Typically, I try to go somewhere every day, seeking out some amount of personal interaction.  But today, I'm staying home.  There are apples that are begging to be reduced to sauce and a little bean who's enjoys herself wherever she is.  And if you read this far, would you answer one simple question?  What are you doing today?  Perhaps community is not a single entity but a diverse construct that is developed in a variety of ways.  I think it is, and I would like for you to be a part of it.  Who's up for some virtual small talk? 

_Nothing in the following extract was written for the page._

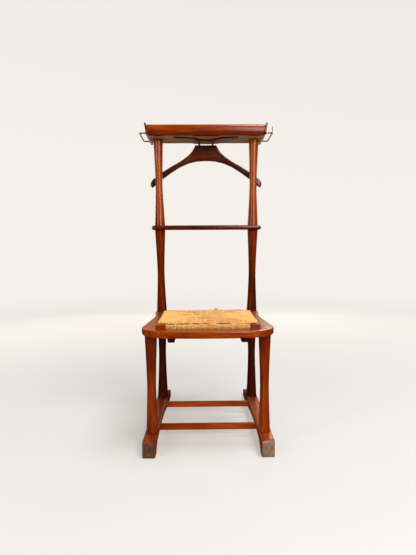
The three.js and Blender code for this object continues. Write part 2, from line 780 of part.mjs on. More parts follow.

Thursday, September 11, 2014

In the meantime...

Even though I haven't been writing with any consistency for the last...6 months, I think about this old blog just about every day.  Usually in the shower when I am utterly lacking access to things to write with.  Let me just tell you, I'm an amazing writer in the shower.  I blow my own mind with how amazing it is; too bad I can't share that amazement with you.  Just trust me on this one.

In the meantime...

I'm sitting in a coffee shop right now after finishing up some grading.  It's a moment that I have literally been looking forward to for about 2 years now.  Both children are in school, even if it's only 1 hour and 45 minutes, once a week.  It's still some me time, some grading time, some coffee shop time without having to coordinate a sitter, some time outside of the house. 

In the meantime...

I've been struggling, mentally.  I'm pretty lost, up and down, searching, whathaveyou.  I think I'll get there, though most days it doesn't feel like it.  Right now, I'm in a coffee shop, having checked several lingering items off of my list, listening to a jamming play list, and I feel confident in getting there.  Someday.

In the meantime...

I'll leave you with this: "A life spent making mistakes is not only more honorable, but more useful than a life spent doing nothing" -George Bernard Shaw.  My life is extremely honorable.  Chin up, friends.